Condition Definition
The upstream work that makes everything else coherent.
Most organisations are organised around activity — initiatives, projects, outputs, plans. Outcomes Enablement asks the question that comes before all of those: what must be observably different in the real world, for a real person, for any of this to have been worthwhile?
Condition Definition is the process of answering that question with enough precision that your leadership, your teams, and your measurement can all orient around the answer. We examine what your organisation currently believes will move the condition, surface the assumptions underneath existing activity, separate outcomes-focused work from compliance obligations, and produce a written primary condition statement that holds up to scrutiny.
The result is not a new strategy. It is the clarity that makes your existing strategy coherent.
Typical activities: upstream question facilitation, outcome hierarchy mapping, assumption review, activity mapping, stewardship design.
What you'll notice first: you have a single sentence that describes precisely what your organisation exists to change — one that holds up to scrutiny and that every member of your leadership team would use to describe the same real-world change. Most leaders say the same thing at this point. They didn't realise how much energy had been spent moving in slightly different directions until they finally had a direction everyone could name.
Alignment & Translation
Turning a defined condition into something the organisation can own and move toward.
Defining the condition is the beginning. Taking it to the people closest to the work without turning it into a top-down directive is where most organisations falter.
Alignment & Translation is a structured process for bringing the primary condition into every team and function through genuine conversation rather than cascade. We ask three questions with each group: what in your current work is already contributing to this condition? What would you do differently if this were the clear measure of your success? And what is currently in the way that you cannot resolve from where you sit?
The answers build a contribution architecture from the ground up owned by the people who will deliver it. Competing priorities get named and resolved. Objectives get reoriented. And leaders discover that when the destination is clear enough, the people closest to the work are more capable of navigating toward it than any governance structure could direct them.
Typical activities: downstream facilitated sessions with teams and functions, contribution architecture design, barriers and conflicts report, objective reorientation.
What you'll notice first: teams stop waiting for direction and start making decisions.

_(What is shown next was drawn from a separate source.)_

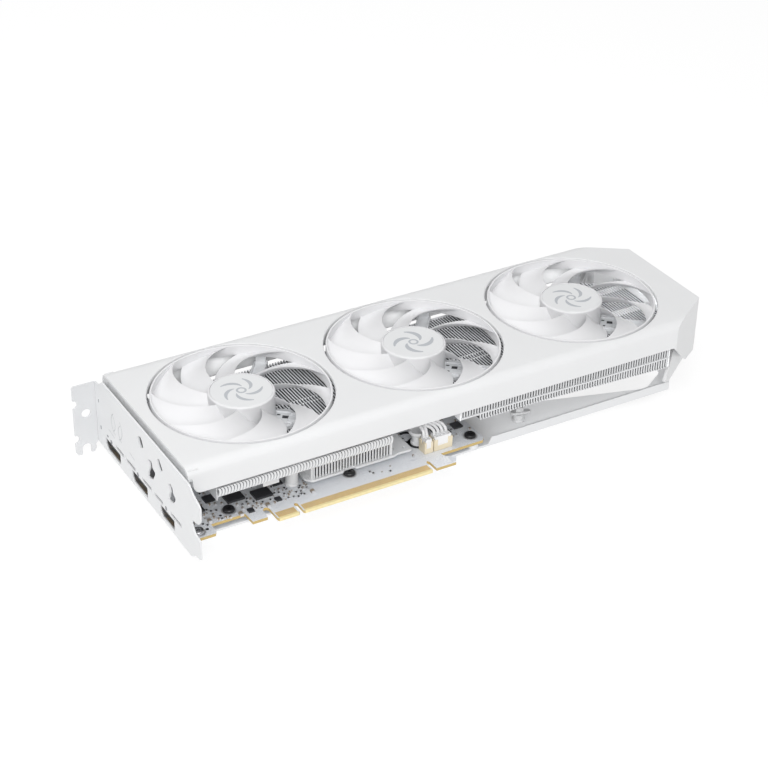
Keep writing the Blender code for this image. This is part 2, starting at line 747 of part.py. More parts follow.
def make_looks():
    white = (0.86, 0.87, 0.88)
    return {
        "shroud": material("white_plastic", white, 0.45),
        "fan": material("fan_plastic", (0.88, 0.88, 0.89), 0.4),
        "badge": material("hub_badge", (0.9, 0.9, 0.91), 0.3),
        "sheet": material("white_sheet", (0.83, 0.84, 0.85), 0.4, 0.1),
        "fin": material("white_fin", (0.85, 0.86, 0.87), 0.4, 0.1),
        "board": material("light_board", (0.62, 0.64, 0.67), 0.5),
        "package": material("package_green", (0.1, 0.16, 0.12), 0.5),
        "die": material("die_silicon", (0.25, 0.26, 0.3), 0.2, 0.3),
        "chip": material("black_epoxy", (0.03, 0.03, 0.035), 0.45),
        "socket": material("socket_shell", (0.3, 0.3, 0.32), 0.35, 0.9),
        "power": material("black_socket", (0.03, 0.03, 0.03), 0.5),
        "nickel": material("nickel", (0.7, 0.7, 0.72), 0.25, 1.0),
        "copper": material("copper_winding", (0.72, 0.35, 0.18), 0.4, 1.0),
        "brass": material("bearing_brass", (0.75, 0.6, 0.3), 0.35, 1.0),
        "steel": material("shaft_steel", (0.6, 0.6, 0.62), 0.25, 1.0),
        "magnet": material("magnet_ferrite", (0.12, 0.12, 0.13), 0.5, 0.4),
        "black_metal": material("black_screw", (0.02, 0.02, 0.02), 0.3, 0.8),
        "beige": material("beige_header", (0.78, 0.68, 0.48), 0.5),
        "cable": material("white_cable", (0.82, 0.82, 0.83), 0.5),
    }


def main():
    clear_scene()
    looks = make_looks()
    card = empty("graphics_card", -CARD_CENTRE_X, -CARD_CENTRE_Y, -CARD_BOTTOM_Z)
    make_shroud(looks["shroud"], card)
    for side, x, turn in zip(("left", "middle", "right"), FAN_X, FAN_TURN):
        rotor = make_rotor("fan_rotor_" + side, x, turn, looks["fan"], card)
        make_spindle(side, looks, rotor)
        make_motor(side, x, looks, card)
    make_bracket(looks["sheet"], card)
    make_board(looks, card)
    make_socket("displayport_left", DP_LEFT, looks["socket"], card)
    make_socket("displayport_middle", DP_MID, looks["socket"], card)
    make_socket("hdmi_port", HDMI, looks["socket"], card)
    make_power_socket("power_socket_left", 122.0, looks["power"], card)
    make_power_socket("power_socket_right", 143.0, looks["power"], card)
    make_heatsink(looks, card)
    make_backplate(looks["sheet"], card)
    make_posts(looks, card)
    make_headers(looks, card)
    make_cables(looks, card)
    bpy.context.view_layer.update()


main()
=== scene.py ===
"""White triple-fan graphics card: the looks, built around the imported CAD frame.

Pieces are drawn in millimetres in the card's own frame (x along the card from the bracket's outer
face, y from the contact edge to the top edge, z up from the board's top face) and are moved into
the frame of the CAD as each one is finished.
"""
import json
import math
import random

import bmesh
import bpy
from mathutils import Matrix, Vector


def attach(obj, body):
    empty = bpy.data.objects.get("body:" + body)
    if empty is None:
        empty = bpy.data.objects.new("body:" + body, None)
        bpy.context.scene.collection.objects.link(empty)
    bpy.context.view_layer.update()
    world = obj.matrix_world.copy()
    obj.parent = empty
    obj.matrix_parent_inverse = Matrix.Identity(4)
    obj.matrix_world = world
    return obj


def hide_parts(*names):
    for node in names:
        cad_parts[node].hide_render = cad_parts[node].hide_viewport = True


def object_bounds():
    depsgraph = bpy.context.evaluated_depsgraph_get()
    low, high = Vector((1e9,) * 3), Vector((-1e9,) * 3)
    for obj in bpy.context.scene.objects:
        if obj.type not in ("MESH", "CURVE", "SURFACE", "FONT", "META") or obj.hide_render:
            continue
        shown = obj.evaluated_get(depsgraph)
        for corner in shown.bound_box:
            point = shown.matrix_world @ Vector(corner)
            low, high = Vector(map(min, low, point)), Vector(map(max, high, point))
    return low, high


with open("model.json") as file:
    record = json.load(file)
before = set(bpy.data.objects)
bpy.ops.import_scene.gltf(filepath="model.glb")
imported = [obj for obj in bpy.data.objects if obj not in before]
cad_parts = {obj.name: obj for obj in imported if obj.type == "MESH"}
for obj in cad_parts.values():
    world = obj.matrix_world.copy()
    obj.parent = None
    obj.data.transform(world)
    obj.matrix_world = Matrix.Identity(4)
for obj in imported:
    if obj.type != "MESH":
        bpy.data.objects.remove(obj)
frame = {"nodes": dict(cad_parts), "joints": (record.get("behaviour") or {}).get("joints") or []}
CAD_BOX = [list(corner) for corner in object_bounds()]

MM = 0.001
LOW_CORNER = Vector((-12.2, -10.2, -11.5))
TO_ROW = Matrix.Translation(Vector(CAD_BOX[0]) - LOW_CORNER * MM) @ Matrix.Scale(MM, 4)
SIDES = ("left", "middle", "right")
FAN_AT = {
    joint["name"].split("_")[1]: TO_ROW.inverted() @ Vector(joint["pos_m"]) for joint in frame["joints"]
}
FAN_TURN = {"left": -83.5, "middle": -91.5, "right": -97.5}

# Camera, in the card's frame (mm, degrees).
AIM = Vector((148.312, 80.478, 0))
AZIMUTH = -30.773
ELEVATION = 31.719
ROLL = 1.203
DISTANCE = 992.07
LENS = 88.89

# ---- drawing

LIE_ALONG_X = Matrix.Rotation(math.radians(90), 4, "Y")


def slab(bm, first, second):
    """A closed shape between two rings of points."""
    near, far = ([bm.verts.new(point) for point in ring] for ring in (first, second))
    faces = [bm.faces.new(near), bm.faces.new(far)]
    for corners in zip(near, near[1:] + near[:1], far[1:] + far[:1], far):
        faces.append(bm.faces.new(corners))
    bmesh.ops.recalc_face_normals(bm, faces=faces)
    return faces


def rect(x, y):
    """The corners of a rectangle between two xs and two ys."""
    return [(x[0], y[0]), (x[1], y[0]), (x[1], y[1]), (x[0], y[1])]


def about_z(degrees):
    return Matrix.Rotation(math.radians(degrees), 4, "Z")


def prism(bm, outline, axis, low, high, spin=None):
    """Along x the outline is (y, z), along y it is (x, z), along z it is (x, y). spin turns the points."""
    place = {
        "x": lambda a, b, c: (c, a, b),
        "y": lambda a, b, c: (a, c, b),
        "z": lambda a, b, c: (a, b, c),
    }[axis]
    rings = [[place(a, b, c) for a, b in outline] for c in (low, high)]
    if spin:
        rings = [[spin @ Vector(point) for point in ring] for ring in rings]
    return slab(bm, *rings)


def box(bm, x, y, z):
    return prism(bm, rect(x, y), "z", *z)


def drawn(*shapes):
    """A mesh drawn from shapes, each one a drawing function followed by what it is given."""
    bm = bmesh.new()
    for draw, *values in shapes:
        draw(bm, *values)
    return bm


def lathe(bm, profile, segments, x=0, y=0, turn=None):
    """A closed profile of (radius, z) turned about a vertical axis, or a tilted one with turn."""
    tips = {j: bm.verts.new((x, y, z)) for j, (r, z) in enumerate(profile) if r == 0}
    columns = []
    for i in range(segments):
        angle = 2 * math.pi * i / segments
        columns.append([
            tips.get(j) or bm.verts.new((x + r * math.cos(angle), y + r * math.sin(angle), z))
            for j, (r, z) in enumerate(profile)
        ])
    faces = []
    for here, there in zip(columns, columns[1:] + columns[:1]):
        for corners in zip(here, there, there[1:] + there[:1], here[1:] + here[:1]):
            corners = list(dict.fromkeys(corners))
            if len(corners) > 2:
                faces.append(bm.faces.new(corners))
    bmesh.ops.recalc_face_normals(bm, faces=faces)
    if turn:
        verts = {vert for face in faces for vert in face.verts}
        bmesh.ops.transform(bm, matrix=turn, verts=list(verts))


def drum(bm, radius, z, segments, x=0, y=0, turn=None):
    return lathe(bm, [(0, z[0]), (radius, z[0]), (radius, z[1]), (0, z[1])], segments, x, y, turn)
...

The escalations that used to land on your desk begin resolving at the level closest to the problem. The people doing the work — who almost always knew more than the governance structure allowed them to act on — finally have a destination worth navigating toward. And you find yourself spending less time approving actions and more time asking the question that actually matters.
Impact Visibility
Knowing whether the condition is actually moving and being prepared to act on what you see.
Most organisations respond to uncertainty about impact by measuring more. More indicators, more dashboards, more reporting cycles. The result is volume without insight and a system that confirms activity is occurring but cannot say whether the condition is changing.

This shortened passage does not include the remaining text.